What is Paul's method of killing the old nature?
Put off the old nature; put on the nature of Christ. Get out of your old clothes and put on the new. Elsewhere Paul gives us three other guide verses.

“Reckon (consider) yourselves dead to sin and alive to God in Christ Jesus. “ (Rom.6:11)
“Let not sin therefore reign in your mortal bodies to make you obey their passions.” (Rom.6:12)
“Do not yield your members to sin as instruments of wickedness, but yield yourselves to God as those who have been brought from death to life.”(Rom.6:13)

Reckoning yourself dead is not a difficult idea. A dead body is one that does not respond to its environment. Grandma, lying in her silken casket does not listen to the music, smell the flowers, listen to the mourners or the gossips. She does not even feel the silk. She does not know where her wedding ring is. She is dead.
When we have reckoned ourselves dead, the pornographic image, the taste for tobacco or narcotics, someone pushing our "hot button" leads nowhere; we do not react to those things any more.

But Paul has already said that we have died and our life is hid with Christ in God. How do we reconcile having already died yet being commanded to kill our old nature? I think this is an expression of our two-step sanctification. We are called saints by God’s declaration (Sanctification. I) when we are born again. We are commanded to be sanctified, a work we are to complete (Sanctification. II) in the practice of the Christian life.

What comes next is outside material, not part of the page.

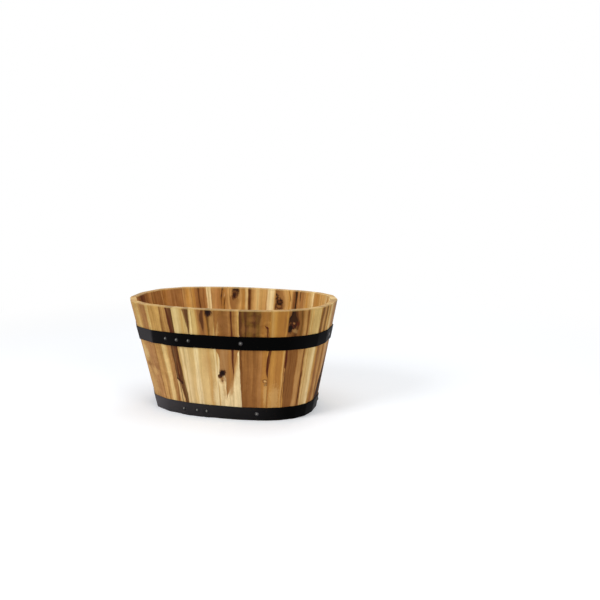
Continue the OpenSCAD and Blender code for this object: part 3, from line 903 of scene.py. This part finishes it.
def nail_outline(settings, head, rise, shank, depth):
    """Half a nail's outline as (radius, height above the head's underside), from the crown to the tip."""
    dome = (head ** 2 + rise ** 2) / (2 * rise)
    flat, rim = math.asin(settings.flat / dome), math.asin(head * 0.97 / dome)
    turns = [flat + (rim - flat) * k / 7 for k in range(8)]
    line = [(0.0, dome * math.cos(flat))] + [(dome * math.sin(turn), dome * math.cos(turn)) for turn in turns]
    line = [(radius, height - dome + rise) for radius, height in line]
    return line + [(head, settings.lip), (head, 0.0), (shank, 0.0), (shank, 0.002 - depth), (0.0, -depth)]


def make_nails(node, material, draws):
    settings = bpy.context.scene.planter_nails
    whole = bmesh.new()
    for seat, out, head, rise, shank, depth in nail_places(node):
        bm = bmesh.new()
        line = nail_outline(settings, head, rise, shank, depth)
        points = [bm.verts.new((radius, 0.0, height)) for radius, height in line]
        edges = [bm.edges.new(pair) for pair in zip(points, points[1:])]
        bmesh.ops.spin(
            bm, geom=points + edges, cent=(0, 0, 0), axis=(0, 0, 1), angle=math.tau, steps=settings.steps,
            use_merge=True, use_duplicate=False,
        )
        bmesh.ops.remove_doubles(bm, verts=bm.verts, dist=1e-6)
        bmesh.ops.recalc_face_normals(bm, faces=bm.faces)
        turn = Vector((0, 0, 1)).rotation_difference(out).to_matrix().to_4x4()
        spin = Matrix.Rotation(draws.random() * math.tau, 4, "Z")
        bmesh.ops.transform(bm, matrix=Matrix.Translation(seat) @ turn @ spin, verts=bm.verts)
        # 1 where the painted highlight on the crown is strongest, a millimetre above its middle, and 0 at the
        # rim of the head
        layer = bm.verts.layers.float.new("crown")
        crown = seat + out * rise + Vector((0, 0, 0.001))
        for vert in bm.verts:
            vert[layer] = max(1 - (vert.co - crown).length / head, 0.0)
        for face in bm.faces:
            face.smooth = True
        nail = bpy.data.meshes.new("nail")
        bm.to_mesh(nail)
        bm.free()
        whole.from_mesh(nail)
        bpy.data.meshes.remove(nail)
    piece = finish_piece(whole, node + "_domed", node, material)
    piece.data.set_sharp_from_angle(angle=math.radians(50))


class PLANTER_OT_staves(bpy.types.Operator):
    """Make the staves, each with its own acacia grain"""

    bl_idname = "planter.staves"
    bl_label = "Staves"

    def execute(self, context):
        draws = random.Random(context.scene.planter_staves.seed)
        for number, node in enumerate(STAVES, 1):
            make_stave(node, number, draws)
        return {"FINISHED"}


class PLANTER_OT_bottom(bpy.types.Operator):
    """Make the bottom boards and finish the dowels between them"""

    bl_idname = "planter.bottom"
    bl_label = "Bottom"

    def execute(self, context):
        for number, node in enumerate(BOTTOM_BOARDS, 1):
            make_bottom_board(node, number)
        wood = context.scene.planter_wood
        finish = Finish(bpy.data.materials.new("turned_beech"))
        fleck = finish.noise(finish.object_place(), (900, 60, 900), 2.0, 2)
        colour = finish.mix(fleck, tuple(wood.honey), tuple(wood.cream))
        material = finish.surface(colour, 0.55 + fleck * 0.1, fleck, 0.0001, 0.3)
        NODES["bottom_dowels"].data.materials.clear()
        NODES["bottom_dowels"].data.materials.append(material)
        return {"FINISHED"}


class PLANTER_OT_hoops(bpy.types.Operator):
    """Make the two steel hoops"""

    bl_idname = "planter.hoops"
    bl_label = "Hoops"

    def execute(self, context):
        roughness = context.scene.planter_iron.roughness
        # Dust and painted sheen along each hoop: the share grows towards the left end, painting as grey paint
        # the sheen of the light from the left; the noise in black_paint adds the dust.
        upper = [(-0.127, 0.36), (-0.122, 0.06), (-0.05, 0.01), (0.14, 0.0), (0.19, 0.03)]
        lower = [(-0.14, 0.85), (-0.1, 0.42), (-0.05, 0.24), (0.02, 0.14), (0.08, 0.07), (0.13, 0.0)]
        make_hoop("upper_hoop", black_paint("upper_hoop_paint", upper, roughness, gloss=0.01))
        make_hoop("lower_hoop", black_paint("lower_hoop_paint", lower, roughness, gloss=0.02))
        return {"FINISHED"}


class PLANTER_OT_nails(bpy.types.Operator):
    """Make the dome-headed nails"""

    bl_idname = "planter.nails"
    bl_label = "Nails"

    def execute(self, context):
        settings = context.scene.planter_nails
        draws = random.Random(settings.seed)
        material = black_paint("nail_paint", [(0.0, 0.02)], roughness=0.24, gloss=0.2, painted_highlight=settings.painted_highlight_share)
        for node in NAIL_SETS:
            make_nails(node, material, draws)
        return {"FINISHED"}


def lamp(name, place, size, strength):
    light = bpy.data.lights.new(name, "AREA")
    light.shape = "DISK"
    light.size = size
    light.energy = strength
    holder = bpy.data.objects.new(name, light)
    bpy.context.scene.collection.objects.link(holder)
    holder.matrix_world = aimed(Vector(place), Vector((0, 0, RIM / 2)) - Vector(place))


def aimed(place, aim):
    """Where an object stands that looks along a direction."""
    return Matrix.Translation(place) @ aim.to_track_quat("-Z", "Y").to_matrix().to_4x4()


class PLANTER_OT_stage(bpy.types.Operator):
    """Make the floor, the lights, the surroundings and the camera"""

    bl_idname = "planter.stage"
    bl_label = "Stage"

    def execute(self, context):
        scene = context.scene
        stage = scene.planter_stage
        self.floor(scene, tuple(stage.floor))
        lamp("main_light", (-1.1, -1.5, 1.5), 1.1, stage.key)
        lamp("fill_light", (1.6, -1.1, 0.9), 1.2, stage.fill)
        lamp("top_light", (0.1, 0.1, 1.9), 1.3, stage.top)
        lamp("back_light", (0.4, 1.7, 1.2), 1.2, stage.back)
        self.surroundings(scene, stage.air)
        self.camera(scene)
        scene.view_settings.view_transform = "Standard"
        return {"FINISHED"}

    @staticmethod
    def seen(finish):
        """1 for the rays that should meet a white background, and 0 for the light on the object."""
        path = finish.add("ShaderNodeLightPath").socket.node
        rays = ("Is Camera Ray", "Is Glossy Ray", "Is Transmission Ray")
        camera, glossy, through = (Wire(finish, path.outputs[name]) for name in rays)
        return camera.most(glossy).most(through)

    def floor(self, scene, colour):
        bm = bmesh.new()
        bmesh.ops.create_grid(bm, x_segments=1, y_segments=1, size=6.0)
        mesh = bpy.data.meshes.new("floor")
        bm.to_mesh(mesh)
        bm.free()
        floor = bpy.data.objects.new("floor", mesh)
        scene.collection.objects.link(floor)
        mesh.materials.append(self.floor_finish(colour))

    def floor_finish(self, colour):
        """A pale floor that is white in the distance."""
        finish = Finish(bpy.data.materials.new("floor_finish"))
        lengths = finish.vector("LENGTH", finish.object_place()).socket.node.outputs
        far = Wire(finish, lengths["Value"]).rise(0.45, 1.3)
        lit = finish.add("ShaderNodeBsdfDiffuse", {}, {"Color": (*colour, 1.0)})
        seen = self.seen(finish)
        lift, white = (
            finish.add("ShaderNodeEmission", {}, {"Color": (1, 1, 1, 1), "Strength": strength})
            for strength in (seen * 0.19, 1.0)
        )
        near = finish.add("ShaderNodeAddShader", {}, {0: lit, 1: lift})
        mixed = finish.add("ShaderNodeMixShader", {}, {0: far * seen, 1: near, 2: white})
        finish.add("ShaderNodeOutputMaterial", {}, {0: mixed})
        return finish.owner

    def surroundings(self, scene, strength):
        scene.world = bpy.data.worlds.new("surroundings")
        finish = Finish(scene.world)
        light = self.seen(finish) * (1 - strength) + strength
        sky = finish.add("ShaderNodeBackground", {}, {"Color": (1, 1, 1, 1), "Strength": light})
        finish.add("ShaderNodeOutputWorld", {}, {0: sky})

    @staticmethod
    def camera(scene):
        """The camera stands and looks as fitted to the outlines of the rim, the hoops and the foot."""
        view = bpy.data.cameras.new("camera")
        view.sensor_width = 36
        view.lens = 45.035
        holder = bpy.data.objects.new("camera", view)
        scene.collection.objects.link(holder)
        roll = Matrix.Rotation(math.radians(-0.917), 4, "Z")
        place, aim = Vector((0.5517, -1.3172, 0.4765)), Vector((-0.29469, 0.93702, -0.18748))
        holder.matrix_world = aimed(place, aim) @ roll
        scene.camera = holder


class PLANTER_PT_sidebar(bpy.types.Panel):
    bl_label = "Oval barrel planter"
    bl_idname = "PLANTER_PT_sidebar"
    bl_space_type = "VIEW_3D"
    bl_region_type = "UI"
    bl_category = "Planter"

    def draw(self, context):
        for group, (kind, operator) in GROUPS.items():
            box = self.layout.box()
            for key in kind.__annotations__:
                box.prop(getattr(context.scene, group), key)
            if operator:
                box.operator(operator)


GROUPS = {
    "planter_wood": (PlanterWood, None),
    "planter_staves": (PlanterStaves, "planter.staves"),
    "planter_bottom": (PlanterBottom, "planter.bottom"),
    "planter_iron": (PlanterIron, "planter.hoops"),
    "planter_nails": (PlanterNails, "planter.nails"),
    "planter_stage": (PlanterStage, "planter.stage"),
}
CLASSES = [
    *(kind for kind, _ in GROUPS.values()), PLANTER_OT_staves, PLANTER_OT_bottom, PLANTER_OT_hoops,
    PLANTER_OT_nails, PLANTER_OT_stage, PLANTER_PT_sidebar,
]


def register():
    for kind in CLASSES:
        bpy.utils.register_class(kind)
    for name, (kind, _) in GROUPS.items():
        setattr(bpy.types.Scene, name, PointerProperty(type=kind))


def unregister():
    for name in GROUPS:
        delattr(bpy.types.Scene, name)
    for kind in reversed(CLASSES):
        bpy.utils.unregister_class(kind)


def main():
    register()
    bpy.ops.planter.staves()
    bpy.ops.planter.bottom()
    bpy.ops.planter.hoops()
    bpy.ops.planter.nails()
    bpy.ops.planter.stage()


if __name__ == "__main__":
    main()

The Corinthians were called “saints”, but Paul spells out huge problems that they must work out.

“…nor drunkards, nor revilers, nor robbers will inherit the Kingdom of God. And such were some of you. But you were washed, you were sanctified, you were justified in the name of the Lord Jesus Christ and in the Spirit of our God.” (ICor.6:10–11)

I have thought that Paul would have us chip away at the old nature, giving it less and less room and the new nature more and more space, but never trying to eradicate it. Paul is not saying that.

“The verb nekrosate, meaning literally ‘to make dead’ is very strong. It suggests that we are not simply to suppress or control evil acts and attitudes. We are to wipe them out, completely exterminate the old way of life. ‘Slay utterly’ expresses its force. The form of the verb, ‘aorist imperative’, makes clear that the action is to be undertaken decisively, with a sense of urgency. Both the meaning of the verb and the force of the tense suggest a vigorous, painful act of personal determination.” (The Expositor’s Bible Commentary. F. Gaebelein, Edit. Colossians by C. Vaughan. Vol. 11, p.221)

But Paul would say of himself “Not that I have already obtained this or am already perfect, but I press on to make it my own, because Christ Jesus has made me His own.” (Phil.3:12).

That is the negative side. While we are putting off  the sinful nature, we are also putting on Christ.
“Christ says ‘Give me All. I don’t want so much of your time, and so much of your money and so much of your work. I want You. I have not come to torment your natural self, but to kill it…. I will give you a new self instead. In fact, I will give you Myself; My own will shall become yours.’”
(The Quotable Lewis. C.S. Lewis. W.Martindale, Jerry Root, edits. Tyndale,’69; p.571)

Will you tell God that you don’t want to let sin die out of you ….not just yet?
Or will you tell God that you want to be united with Christ in His death and in His victory over your old nature? Now.